Le clergé

Chapitre 1:L'Église et «l'agriculturisme»


À la fin du XIXe siècle, l’Église catholique de l’Ouest se lance dans le mouvement d’immigration et cherche à faire venir des colons de langue française dans les Territoires du Nord-Ouest. «Le premier archevêque de Saint-Boniface, Mgr Alexandre Taché, et son successeur, Mgr Adélard Langevin, étaient tous deux ultramontains. Ils considéraient la tâche de promouvoir l’immigration franco-catholique dans l’Ouest comme un devoir sacré.»1

De plus, l’Église veut que ces colons de langue française s’établissent sur des homesteads et qu’ils suivent les traces de leurs ancêtres québécois, c’est-à-dire qu’ils soient fermiers:«Sous le régime français, aucune carrière n’était interdite aux Canadiens. L’empire français comptait sur eux pour continuer à survivre et à prospérer. La situation était toute autre sous le régime anglais. L’administration de l’armée, de la marine et le commerce étranger passaient exclusivement sous le contrôle des Britanniques.»2 Les Canadiens français avaient donc accepté, après la Conquête en 1763, de limiter leurs ambitions et de ne pas viser trop haut. De plus en plus, les Canadiens français s’étaient retranchés à la ferme et les membres du clergé étaient devenus leurs nouveaux chefs.

Alors que la population canadienne-française est majoritaire et urbaine lors du recensement de 1666, les choses sont complètement différentes 200 ans plus tard lors de la Confédération. En 1867, les Canadiens français ne représentent plus que le tiers de la population et environ 85 pour cent vivent à la ferme ou en milieu rural.

Toutefois, vers le millieu du siècle dernier, toutes les bonnes terres agricoles sont prises au Québec; les jeunes ont alors deux choix: s’exiler vers les villes industrialisées de la Nouvelle-Angleterre ou vers les vastes prairies de l’Ouest canadien. Mais le clergé et la petite élite canadienne-française ne veulent pas perdre leur pouvoir sur le peuple. On dénonce alors la migration vers les villes industrialisées. On glorifie de plus en plus le métier d’agriculteur. «Toute personne qui choisissait de s’en aller en exil aux États-Unis ou qui émigrait vers la ville était dénoncée comme étant un traitre ou un déserteur, et le mythe de l’agriculture comme dernier recours pour la nation était perpétué par des romans et des chansons.»3 Louis Hémon (Maria Chapdelaine) et Félix-Antoine Savard (Menaud Maître-Draveur) vont donc vanter les mérites de «l’agriculturisme».

Le clergé catholique du Québec n’est pas toujours content, avec raison, de voir les siens partir pour l’Ouest. Au lieu de voir leurs ouailles s’exiler vers les États-Unis, ou vers l’Ouest, certains prêtres tentent d’organiser des projets de colonisation à l’intérieur même du Québec.

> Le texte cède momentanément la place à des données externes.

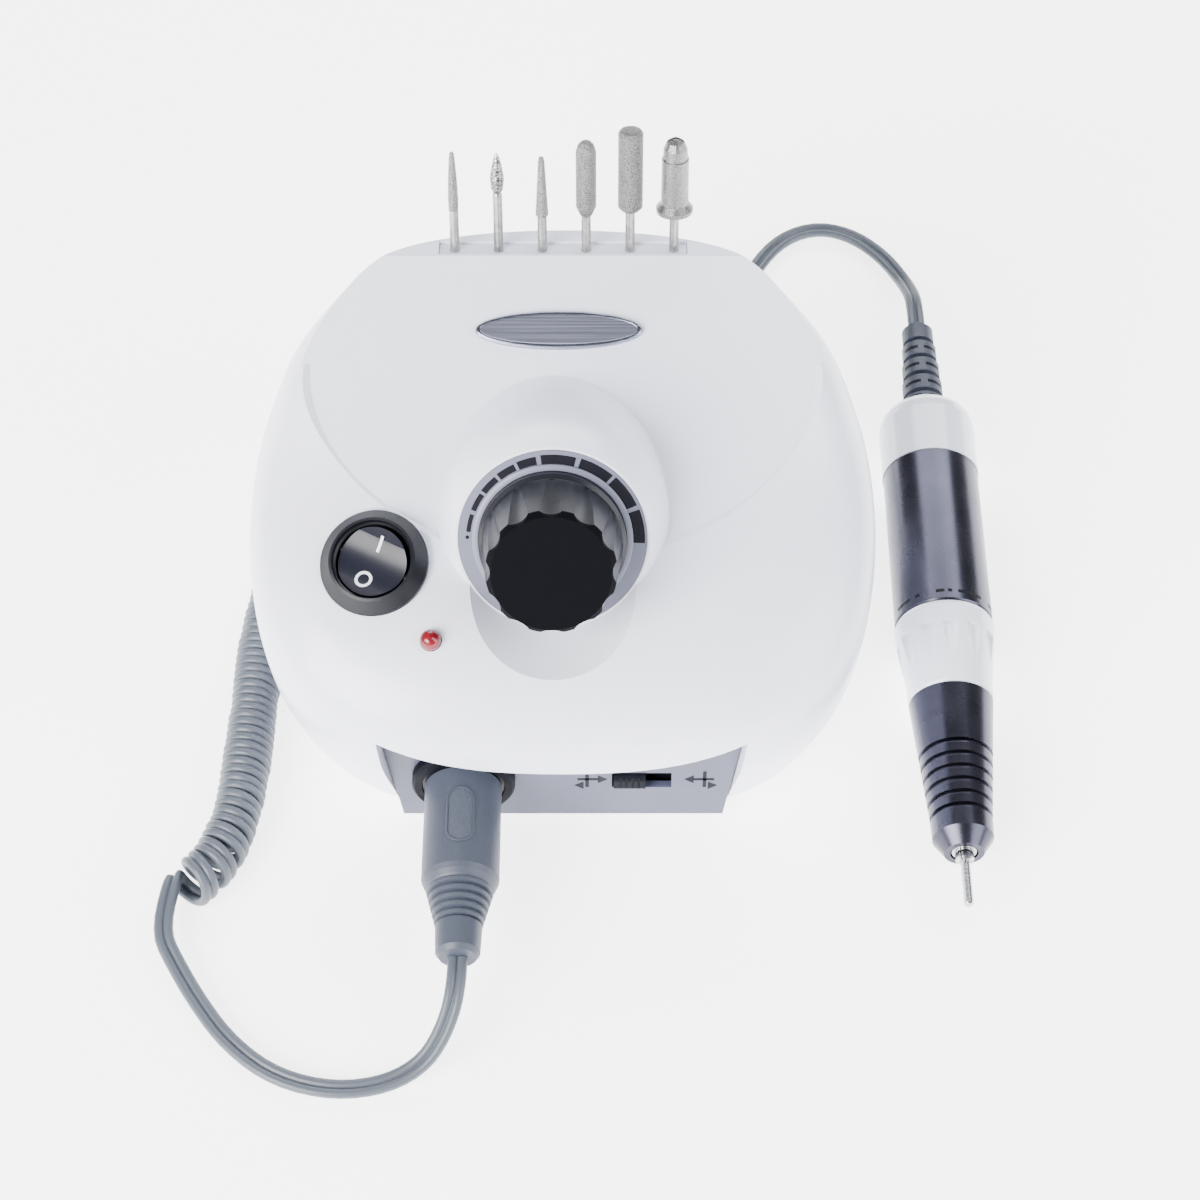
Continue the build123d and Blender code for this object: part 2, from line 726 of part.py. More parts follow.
with BuildPart() as standoffs:
    with Locations(*[at(x, y, 9.0) for x, y in board_corners]):
        Cylinder(2.6, 7)
    standoffs.part.label = "board_standoffs"
export_step(standoffs.part, "parts/board_standoffs.step")

with BuildPart() as circuit_board:
    with Locations(at(-29, 60, 13.35)):
        Box(46, 42, 1.6)
    circuit_board.part.label = "circuit_board"
export_step(circuit_board.part, "parts/circuit_board.step")

with BuildPart() as capacitor:
    with Locations(at(-41, 68, 27.2)):
        Cylinder(8, 26)
    capacitor.part.label = "smoothing_capacitor"
export_step(capacitor.part, "parts/smoothing_capacitor.step")

with BuildPart() as heat_sink:
    with Locations(at(-18, 71, 24.2)):
        Box(26, 2, 20)
    with Locations(at(-18, 74.9, 24.2)):
        with GridLocations(5, 1, 6, 1):
            Box(1, 6, 20)
    heat_sink.part.label = "heat_sink"
export_step(heat_sink.part, "parts/heat_sink.step")

with BuildPart() as transistor:
    with Locations(at(-18, 67.6, 26.2)):
        Box(10, 4.6, 15)
    with Locations(at(-18, 67.6, 16.45)):
        with GridLocations(2.54, 1, 3, 1):
            Box(0.8, 0.6, 4.4)
    transistor.part.label = "power_transistor"
export_step(transistor.part, "parts/power_transistor.step")

# ---------------------------------------------------------------- rear fittings

pedal_plane = Plane(origin=at(pedal_x, rear_y, rear_z), z_dir=(0, 1, 0))
inlet_plane = Plane(origin=at(0, rear_y, rear_z), z_dir=(0, 1, 0))
fuse_plane = Plane(origin=at(fuse_x, rear_y, rear_z), z_dir=(0, 1, 0))

with BuildPart() as pedal_jack:
    pedal_outline = (
        (pedal_bore, -20.0),
        (3.55, -20.0),
        (3.55, 0.05),
        (6.2, 0.05),
        (6.2, 2.2),
        (pedal_bore, 2.2),
    )
    revolve(turned(pedal_outline, pedal_plane), axis=spin_axis(pedal_plane))
    with Locations(pedal_plane.offset(-21)):
        Cylinder(6.0, 2)
    pedal_jack.part.label = "pedal_jack"
export_step(pedal_jack.part, "parts/pedal_jack.step")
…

Durant les années 1840, les Canadiens français avaient envahi la région des Cantons de l’Est, une région précédemment colonisée par les Loyalistes. «L’installation de Canadiens français dans les Cantons de l’Est est le fait de toute une série de projets patronnés par divers groupes sur l’initiative de prêtres catholiques.»4 Quelques années plus tard, les Canadiens français coloniseront la région du Saguenay-Lac Saint-Jean, puis durant les années 1860, ils iront dans la vallée du Saint-Maurice et dans les Laurentides. Ensuite, les colons canadiens-français remonteront l’Outaouais durant les années 1880 pour y fonder des villages dans la région du lac Témiscamingue et, en 1912, on se rendra même jusque dans la région de l’Abitibi.

«Les Anglais pouvaient bien dominer l’économie, les Canadiens français, eux, allaient assurer leur présence en occupant le territoire.»5 L’image des colons canadiens-français allant prendre possession de la terre dans les «Pays d’en haut» est bien illustrée dans le célèbre roman de Claude-Henri Grignon, Un homme et son péché. Cette histoire de l’avare, Séraphin Poudrier, a été rendue encore plus célèbre, ayant été reprise à la radio et à la télévision.